A head coach is an isolated and volatile job with a very short shelf life. Getting sacked is a strong possibility in any code and it is understandable that a coach would be reluctant to share ideas, as well as allow others to share theirs. It seems folly not to accept help, but how many of you have felt the pressures and expectations that come with being a head coach of a franchise or club?
“It’s a lonely job as a head coach,” says Watt. “It’s his head on the block but communication is key. Understanding that there is always something new to learn is what makes a top coach. We encourage our coaches to meet regularly and learn from each other and other sports. We’re not threatened because our sport is so different.”
Josh Waker takes a mark for the Geelong Cats in the Victorian Football League (VFL). Marking is one of the most difficult and sport specific skills in Australian rules football. Image supplied by Arj Giese.
This security has allowed Watt and the AFL to learn from other sports and has created a willingness to share knowledge. Research in knowledge sharing has shown that the desire to create a two-way avenue is vital.
When former New Zealand All Blacks coach Laurie Mains called code-hopping Sonny Bill Williams a “mercenary” for swapping union for league, it seemed to come from a personal place. In an interview with News24
, the former coach lamented the fact that the New Zealand rugby hierarchy were “content to let Williams flit from one code to another at will.” Of course Mains wanted the best players available representing the code he loves, but his anger seemed to be directed at the opposing code (rugby league) more than the ineptness of his code (rugby union).
Cricket Australia had no such qualms, hiring American Mike Young as their fielding coach in 2000. Young’s sporting background was in baseball prior to John Buchanan appointing him. In the early parts of the new millennium, Australia’s fielding improved dramatically under Young’s tutelage. The way players positioned their body when throwing and catching the ball was adapted using the knowledge he had acquired through baseball. He combined the existing philosophies that the cricketers had with his established techniques to create a successful hybrid of fielding.

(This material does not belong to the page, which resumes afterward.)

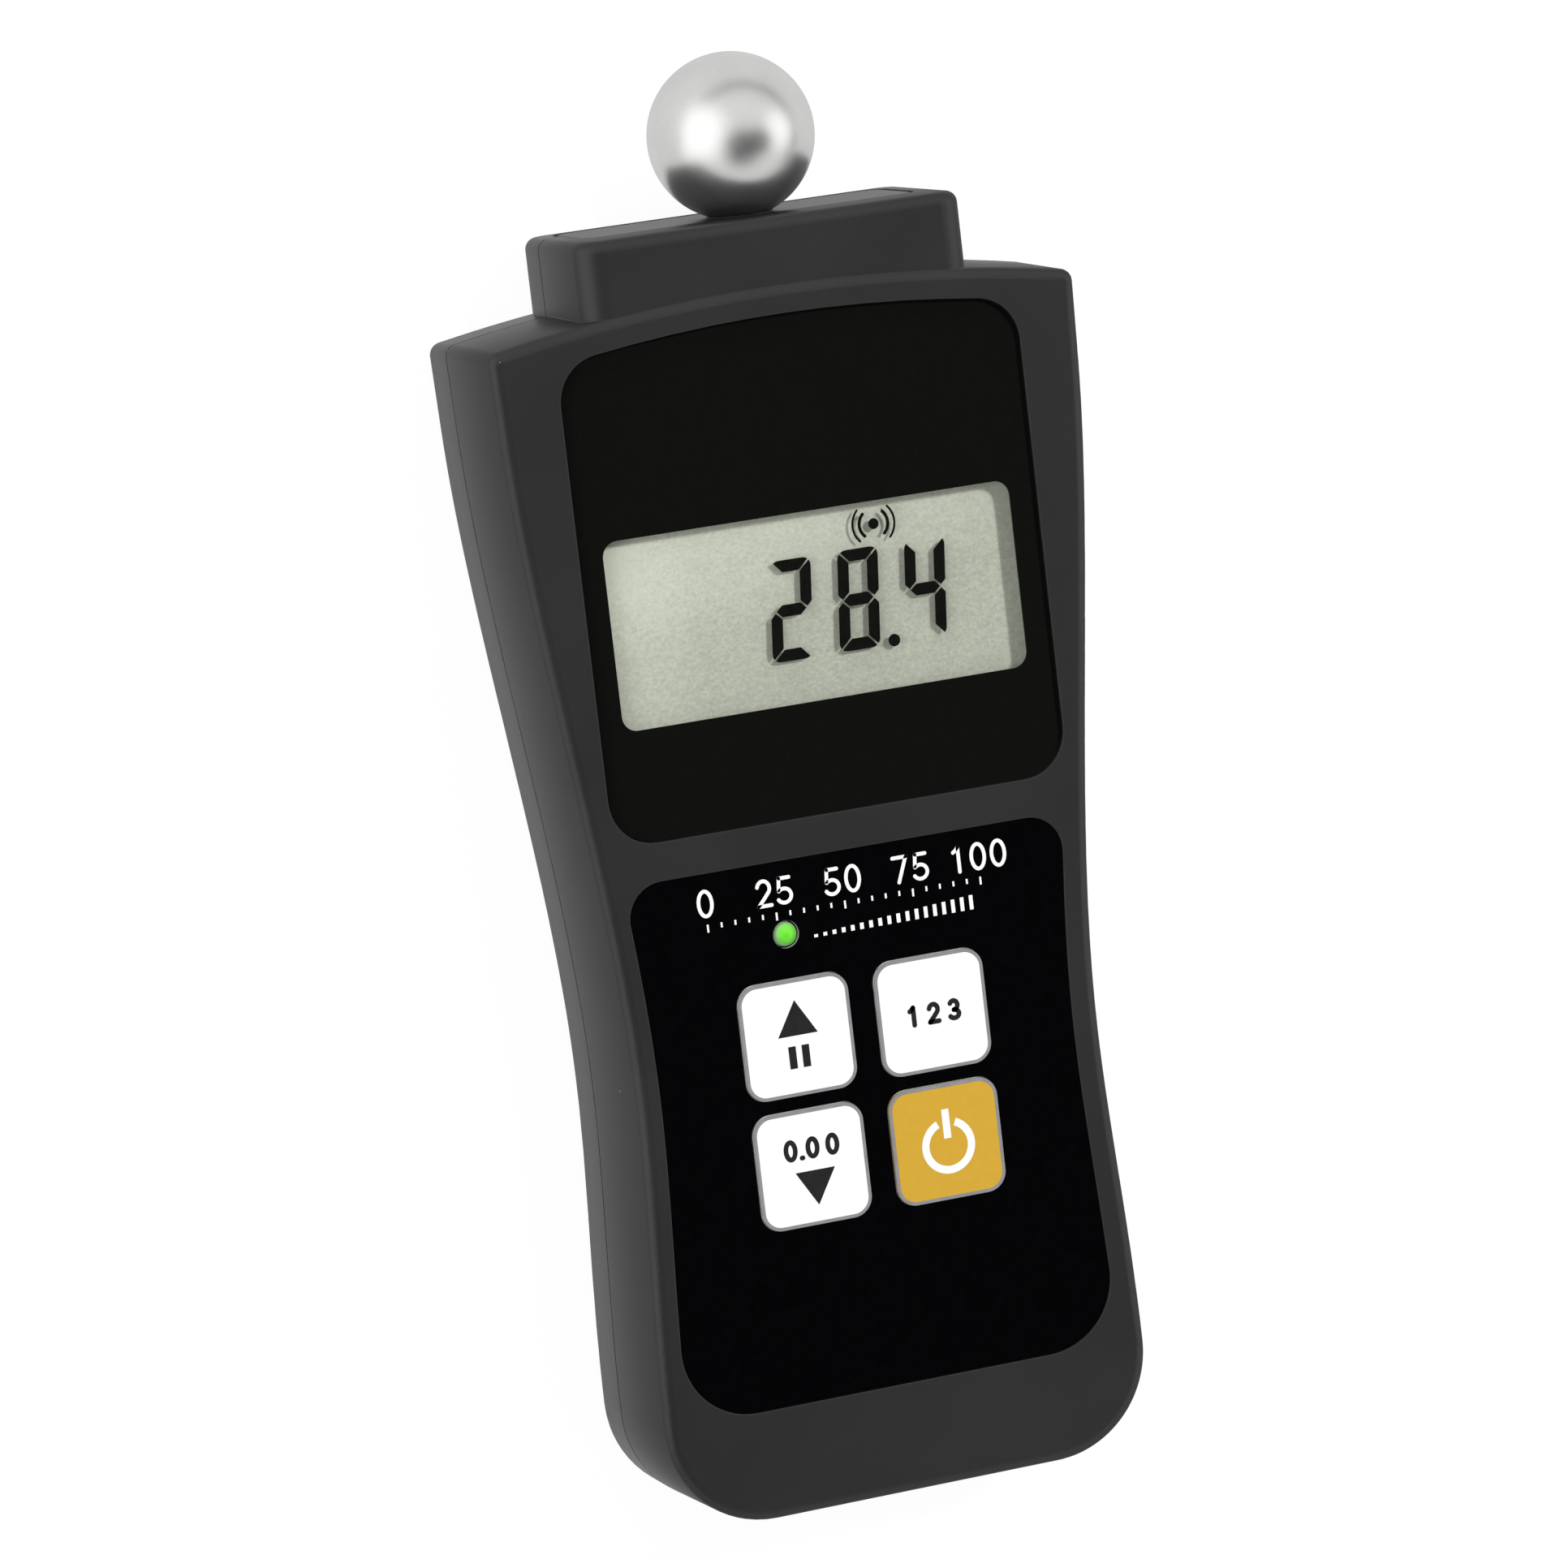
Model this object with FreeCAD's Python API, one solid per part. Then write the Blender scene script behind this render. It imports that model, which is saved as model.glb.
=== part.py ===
import FreeCAD, Part
import math
import os

# A hand-held material moisture meter with a ball electrode. Sizes are in millimetres.
# The meter lies on its back: +Z comes out of the display, +Y runs along the meter to the ball, and
# +X is to the right as seen from the front. Heights up the meter are counted from its bottom edge,
# and every piece is moved at the end so that the origin is under the middle of the whole meter.

# Housing outline, half widths and heights along the meter
hip_half_width = 31.35
corner_radius = 13.0
waist_half_width = 30.0
waist_height = 54.0
flare_half_width = 33.05
flare_height = 92.0
shoulder_half_width = 37.3
shoulder_height = 143.6
shoulder_run = 15.0
shoulder_run_taper = 0.5
shoulder_radius = 1.5
arch_rise = 3.4

# Housing walls, edges and ribs
rear_shell_depth = 8.0
side_wall = 2.0
front_wall = 2.4
rear_wall = 2.0
front_draft = 0.3
rear_draft = 0.1
front_rim_radius = 1.3
rear_rim_radius = 2.0
reveal_depth = 0.3
reveal_height = 0.2
lip_height = 1.2
rib_thickness = 1.2
rib_height = 2.6
cross_rib_count = 4
long_rib_x = 11.0
front_rib_x = 19.0
front_rib_height = 1.6
fit_gap = 0.1
overlap = 0.2
past = 1.0

# Neck that carries the sensor
neck_half_width = 24.3
neck_setback = 0.6
neck_height = 11.0
neck_corner_radius = 3.2
neck_top_radius = 1.4
neck_root_depth = 14.0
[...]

One such example involved a simple alteration. Young noted that when walking in with the bowler, fielders were taking around ten steps before the ball reached the batsman. Over a five day test match that adds up to a lot of steps. Thanks to Young and his knowledge from another sport, Australian cricketers were saving energy by only taking three steps.

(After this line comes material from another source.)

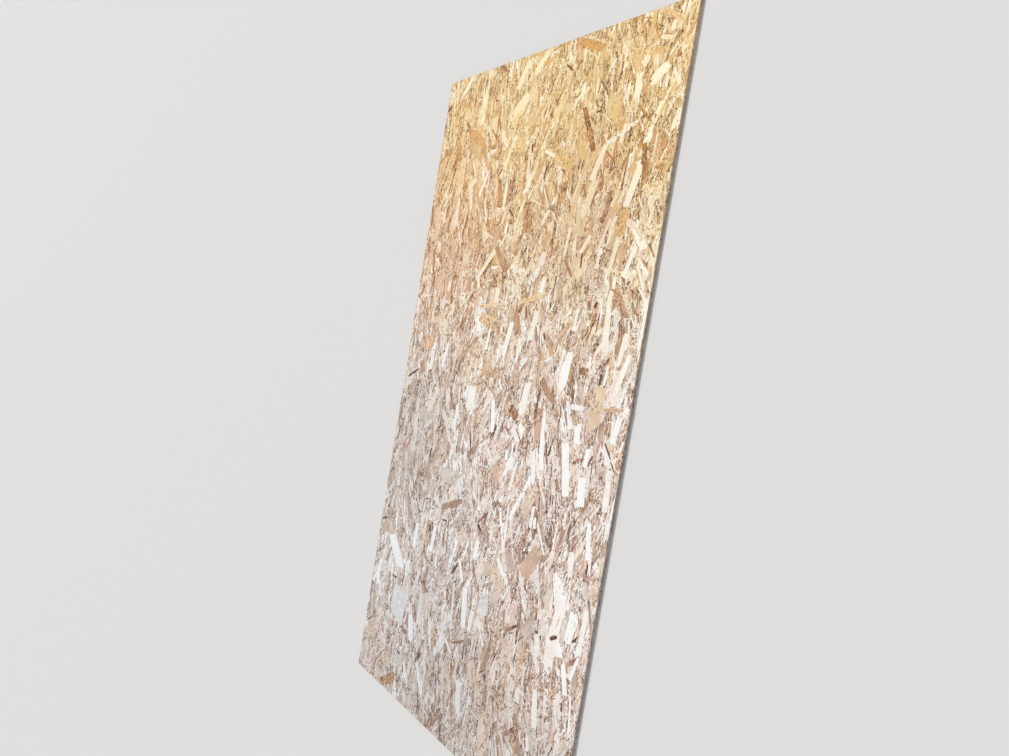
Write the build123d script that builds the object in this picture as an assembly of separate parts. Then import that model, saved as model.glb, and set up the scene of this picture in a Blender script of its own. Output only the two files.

The baseball-cricket relationship has now developed into a new initiative called Switch Hit 20
. Julien Fountain, a former English county cricketer, crossed codes to represent Great Britain as a pitcher. Having experience in both sports, Fountain’s Switch Hit 20 is a program that seeks to take baseball players who have failed to make it to the major leagues and turn them into a competitive American 20/20 cricket team. Fountain argues that the athletic ability and skills required in both sports are very similar. With a bit of coaching to refine those skills, a sporting cross-over for athletes is achievable.

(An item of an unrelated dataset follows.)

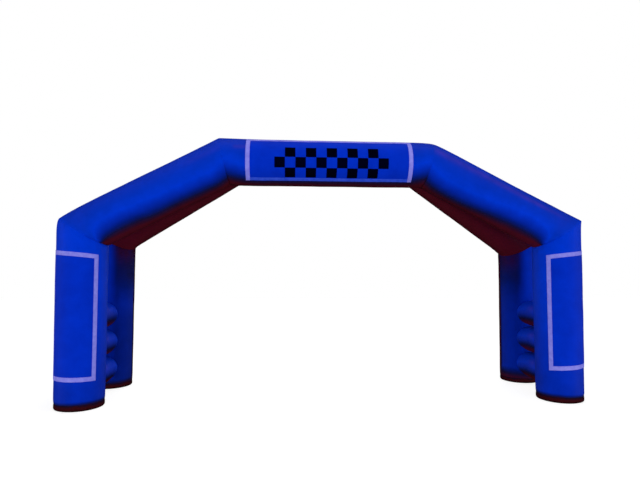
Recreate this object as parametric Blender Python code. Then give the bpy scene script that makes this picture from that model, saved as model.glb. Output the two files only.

There is no set rule when it comes to knowledge sharing. Australian Sevens Rugby has recently encouraged code-hoppers to join their ranks in a quest to assemble the best possible squad for Rio 2016. As Watt states, “it comes down to the individuals.” However, each individual in his or her own sport will always prioritise their own interests. In other words: for a coach or manager, knowledge sharing must be a means to an end rather than a romantic ideal of exchanging ideas.
In a study done by Halil Bisgin published in the International Journal of Sport Studies titled Examination of Knowledge Sharing Levels of Physical Education and Sports Teachers According to Various Variables
(2014), knowledge sharing is best encouraged in informal environments where knowledge can be exchanged voluntarily. Knowledge sharing differentiates from knowledge transfer because of the engagement it offers. Knowledge sharing allows both parties to come away from the exchange enriched. In conversation with Upton, I asked him how any coach could tell Sachin Tendulkar how to play a cricket shot. He responded, “you don’t tell him, you ask him.”
Watt speaks of the AFL Coaches Association’s willingness to exchange ideas with pride. His sport has benefited from learning from others but the profits of knowledge sharing works both ways. Watt tells me how rugby league and union coaches have implemented kicking tactics borrowed from the AFL. The way AFL players protect the ball when jumping to catch it has also been replicated in both rugby codes. The dimensions of the field used for Australian rules are unique to any high intensity ball sport and therefore so is the way players are conditioned and managed. Many young Australians are being used as punters in college football as the technique they have grown up with and perfected is completely different and often more efficient when compared to their American contemporaries.
New information is just a click away on any phone, tablet or desktop. Coaches and scouts can access data and player analysis around the globe with a simple flight or call at any time. The pressures of winning have increased just as the margins for error have decreased. With coaches striving to find that special something that separates their team from the rest, perhaps the answer lies in another sport.